## REQUEST:
Write each line out exactly, leaving none out.

## SOURCE DATA:
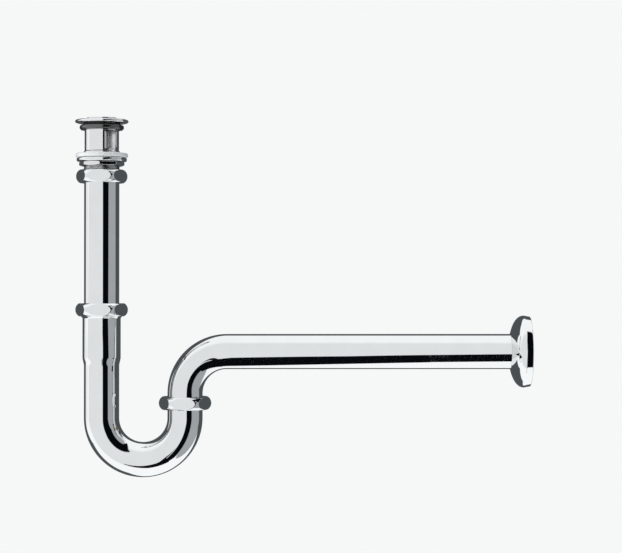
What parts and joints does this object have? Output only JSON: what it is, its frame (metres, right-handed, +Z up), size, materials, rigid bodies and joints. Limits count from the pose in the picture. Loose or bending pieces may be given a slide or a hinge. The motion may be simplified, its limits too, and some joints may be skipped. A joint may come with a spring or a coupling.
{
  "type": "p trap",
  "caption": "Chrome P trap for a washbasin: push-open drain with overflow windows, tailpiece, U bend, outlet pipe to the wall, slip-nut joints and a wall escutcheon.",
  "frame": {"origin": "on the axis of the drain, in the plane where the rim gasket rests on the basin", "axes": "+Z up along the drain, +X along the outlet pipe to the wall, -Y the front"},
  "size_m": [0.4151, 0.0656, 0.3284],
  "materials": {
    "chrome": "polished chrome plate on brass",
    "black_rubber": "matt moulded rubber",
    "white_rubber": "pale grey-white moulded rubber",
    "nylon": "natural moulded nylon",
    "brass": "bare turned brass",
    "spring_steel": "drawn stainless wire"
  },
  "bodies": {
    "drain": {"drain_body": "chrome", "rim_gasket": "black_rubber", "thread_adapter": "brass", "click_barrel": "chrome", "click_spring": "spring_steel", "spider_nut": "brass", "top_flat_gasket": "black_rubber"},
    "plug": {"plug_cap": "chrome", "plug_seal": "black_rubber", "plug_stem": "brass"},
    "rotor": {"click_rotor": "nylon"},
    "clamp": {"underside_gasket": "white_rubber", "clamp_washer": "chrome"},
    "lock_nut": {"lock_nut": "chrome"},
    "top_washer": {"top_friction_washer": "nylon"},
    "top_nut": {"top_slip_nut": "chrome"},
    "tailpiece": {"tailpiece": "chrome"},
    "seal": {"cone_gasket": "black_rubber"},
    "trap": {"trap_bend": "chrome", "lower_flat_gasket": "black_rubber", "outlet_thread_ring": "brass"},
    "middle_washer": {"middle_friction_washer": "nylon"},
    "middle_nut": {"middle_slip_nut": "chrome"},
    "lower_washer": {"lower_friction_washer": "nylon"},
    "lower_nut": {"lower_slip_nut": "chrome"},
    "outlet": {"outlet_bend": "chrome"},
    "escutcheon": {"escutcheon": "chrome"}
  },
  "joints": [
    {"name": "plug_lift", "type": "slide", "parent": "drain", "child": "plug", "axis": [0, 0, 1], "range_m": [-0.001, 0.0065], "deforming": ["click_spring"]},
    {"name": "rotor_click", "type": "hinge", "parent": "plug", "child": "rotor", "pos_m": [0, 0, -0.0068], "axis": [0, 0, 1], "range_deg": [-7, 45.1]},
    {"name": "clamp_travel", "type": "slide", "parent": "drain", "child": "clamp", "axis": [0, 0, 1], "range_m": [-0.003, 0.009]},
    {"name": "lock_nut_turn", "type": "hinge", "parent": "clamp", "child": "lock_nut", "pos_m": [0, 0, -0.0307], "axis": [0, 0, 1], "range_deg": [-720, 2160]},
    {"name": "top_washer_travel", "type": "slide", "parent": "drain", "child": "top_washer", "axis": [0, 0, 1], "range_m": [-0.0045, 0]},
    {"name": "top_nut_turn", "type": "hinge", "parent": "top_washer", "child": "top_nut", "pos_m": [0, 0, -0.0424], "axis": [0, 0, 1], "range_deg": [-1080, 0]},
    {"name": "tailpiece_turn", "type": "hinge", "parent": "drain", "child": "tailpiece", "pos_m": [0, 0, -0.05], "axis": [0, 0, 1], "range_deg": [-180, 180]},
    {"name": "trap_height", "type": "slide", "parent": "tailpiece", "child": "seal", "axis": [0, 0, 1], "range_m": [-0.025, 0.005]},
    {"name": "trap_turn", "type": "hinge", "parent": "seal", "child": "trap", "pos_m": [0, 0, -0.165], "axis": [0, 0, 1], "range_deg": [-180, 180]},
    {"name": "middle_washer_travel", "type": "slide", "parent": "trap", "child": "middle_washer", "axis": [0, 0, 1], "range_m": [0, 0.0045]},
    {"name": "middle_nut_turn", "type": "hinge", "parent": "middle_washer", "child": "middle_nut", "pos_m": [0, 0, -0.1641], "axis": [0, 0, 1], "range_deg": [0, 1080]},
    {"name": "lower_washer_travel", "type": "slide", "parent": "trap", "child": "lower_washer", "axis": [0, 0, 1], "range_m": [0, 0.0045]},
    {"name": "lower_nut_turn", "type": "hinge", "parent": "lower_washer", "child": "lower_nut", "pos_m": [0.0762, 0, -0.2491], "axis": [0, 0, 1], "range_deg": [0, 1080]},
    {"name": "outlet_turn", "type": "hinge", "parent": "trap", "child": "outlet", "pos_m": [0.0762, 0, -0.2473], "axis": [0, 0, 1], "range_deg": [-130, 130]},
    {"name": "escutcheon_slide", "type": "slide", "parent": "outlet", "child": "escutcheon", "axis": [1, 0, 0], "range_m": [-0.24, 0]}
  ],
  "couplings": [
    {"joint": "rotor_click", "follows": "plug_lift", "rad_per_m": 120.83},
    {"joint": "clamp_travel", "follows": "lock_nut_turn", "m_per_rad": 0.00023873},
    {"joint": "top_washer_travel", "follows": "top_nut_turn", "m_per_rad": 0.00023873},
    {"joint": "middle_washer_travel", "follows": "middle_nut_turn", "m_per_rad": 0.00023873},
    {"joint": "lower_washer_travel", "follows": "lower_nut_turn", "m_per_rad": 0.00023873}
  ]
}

## FINAL ANSWER:
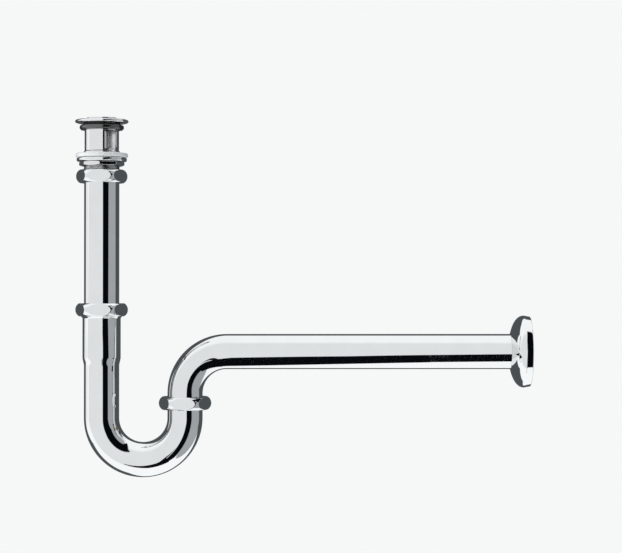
What parts and joints does this object have? Output only JSON: what it is, its frame (metres, right-handed, +Z up), size, materials, rigid bodies and joints. Limits count from the pose in the picture. Loose or bending pieces may be given a slide or a hinge. The motion may be simplified, its limits too, and some joints may be skipped. A joint may come with a spring or a coupling.
{
  "type": "p trap",
  "caption": "Chrome P trap for a washbasin: push-open drain with overflow windows, tailpiece, U bend, outlet pipe to the wall, slip-nut joints and a wall escutcheon.",
  "frame": {"origin": "on the axis of the drain, in the plane where the rim gasket rests on the basin", "axes": "+Z up along the drain, +X along the outlet pipe to the wall, -Y the front"},
  "size_m": [0.4151, 0.0656, 0.3284],
  "materials": {
    "chrome": "polished chrome plate on brass",
    "black_rubber": "matt moulded rubber",
    "white_rubber": "pale grey-white moulded rubber",
    "nylon": "natural moulded nylon",
    "brass": "bare turned brass",
    "spring_steel": "drawn stainless wire"
  },
  "bodies": {
    "drain": {"drain_body": "chrome", "rim_gasket": "black_rubber", "thread_adapter": "brass", "click_barrel": "chrome", "click_spring": "spring_steel", "spider_nut": "brass", "top_flat_gasket": "black_rubber"},
    "plug": {"plug_cap": "chrome", "plug_seal": "black_rubber", "plug_stem": "brass"},
    "rotor": {"click_rotor": "nylon"},
    "clamp": {"underside_gasket": "white_rubber", "clamp_washer": "chrome"},
    "lock_nut": {"lock_nut": "chrome"},
    "top_washer": {"top_friction_washer": "nylon"},
    "top_nut": {"top_slip_nut": "chrome"},
    "tailpiece": {"tailpiece": "chrome"},
    "seal": {"cone_gasket": "black_rubber"},
    "trap": {"trap_bend": "chrome", "lower_flat_gasket": "black_rubber", "outlet_thread_ring": "brass"},
    "middle_washer": {"middle_friction_washer": "nylon"},
    "middle_nut": {"middle_slip_nut": "chrome"},
    "lower_washer": {"lower_friction_washer": "nylon"},
    "lower_nut": {"lower_slip_nut": "chrome"},
    "outlet": {"outlet_bend": "chrome"},
    "escutcheon": {"escutcheon": "chrome"}
  },
  "joints": [
    {"name": "plug_lift", "type": "slide", "parent": "drain", "child": "plug", "axis": [0, 0, 1], "range_m": [-0.001, 0.0065], "deforming": ["click_spring"]},
    {"name": "rotor_click", "type": "hinge", "parent": "plug", "child": "rotor", "pos_m": [0, 0, -0.0068], "axis": [0, 0, 1], "range_deg": [-7, 45.1]},
    {"name": "clamp_travel", "type": "slide", "parent": "drain", "child": "clamp", "axis": [0, 0, 1], "range_m": [-0.003, 0.009]},
    {"name": "lock_nut_turn", "type": "hinge", "parent": "clamp", "child": "lock_nut", "pos_m": [0, 0, -0.0307], "axis": [0, 0, 1], "range_deg": [-720, 2160]},
    {"name": "top_washer_travel", "type": "slide", "parent": "drain", "child": "top_washer", "axis": [0, 0, 1], "range_m": [-0.0045, 0]},
    {"name": "top_nut_turn", "type": "hinge", "parent": "top_washer", "child": "top_nut", "pos_m": [0, 0, -0.0424], "axis": [0, 0, 1], "range_deg": [-1080, 0]},
    {"name": "tailpiece_turn", "type": "hinge", "parent": "drain", "child": "tailpiece", "pos_m": [0, 0, -0.05], "axis": [0, 0, 1], "range_deg": [-180, 180]},
    {"name": "trap_height", "type": "slide", "parent": "tailpiece", "child": "seal", "axis": [0, 0, 1], "range_m": [-0.025, 0.005]},
    {"name": "trap_turn", "type": "hinge", "parent": "seal", "child": "trap", "pos_m": [0, 0, -0.165], "axis": [0, 0, 1], "range_deg": [-180, 180]},
    {"name": "middle_washer_travel", "type": "slide", "parent": "trap", "child": "middle_washer", "axis": [0, 0, 1], "range_m": [0, 0.0045]},
    {"name": "middle_nut_turn", "type": "hinge", "parent": "middle_washer", "child": "middle_nut", "pos_m": [0, 0, -0.1641], "axis": [0, 0, 1], "range_deg": [0, 1080]},
    {"name": "lower_washer_travel", "type": "slide", "parent": "trap", "child": "lower_washer", "axis": [0, 0, 1], "range_m": [0, 0.0045]},
    {"name": "lower_nut_turn", "type": "hinge", "parent": "lower_washer", "child": "lower_nut", "pos_m": [0.0762, 0, -0.2491], "axis": [0, 0, 1], "range_deg": [0, 1080]},
    {"name": "outlet_turn", "type": "hinge", "parent": "trap", "child": "outlet", "pos_m": [0.0762, 0, -0.2473], "axis": [0, 0, 1], "range_deg": [-130, 130]},
    {"name": "escutcheon_slide", "type": "slide", "parent": "outlet", "child": "escutcheon", "axis": [1, 0, 0], "range_m": [-0.24, 0]}
  ],
  "couplings": [
    {"joint": "rotor_click", "follows": "plug_lift", "rad_per_m": 120.83},
    {"joint": "clamp_travel", "follows": "lock_nut_turn", "m_per_rad": 0.00023873},
    {"joint": "top_washer_travel", "follows": "top_nut_turn", "m_per_rad": 0.00023873},
    {"joint": "middle_washer_travel", "follows": "middle_nut_turn", "m_per_rad": 0.00023873},
    {"joint": "lower_washer_travel", "follows": "lower_nut_turn", "m_per_rad": 0.00023873}
  ]
}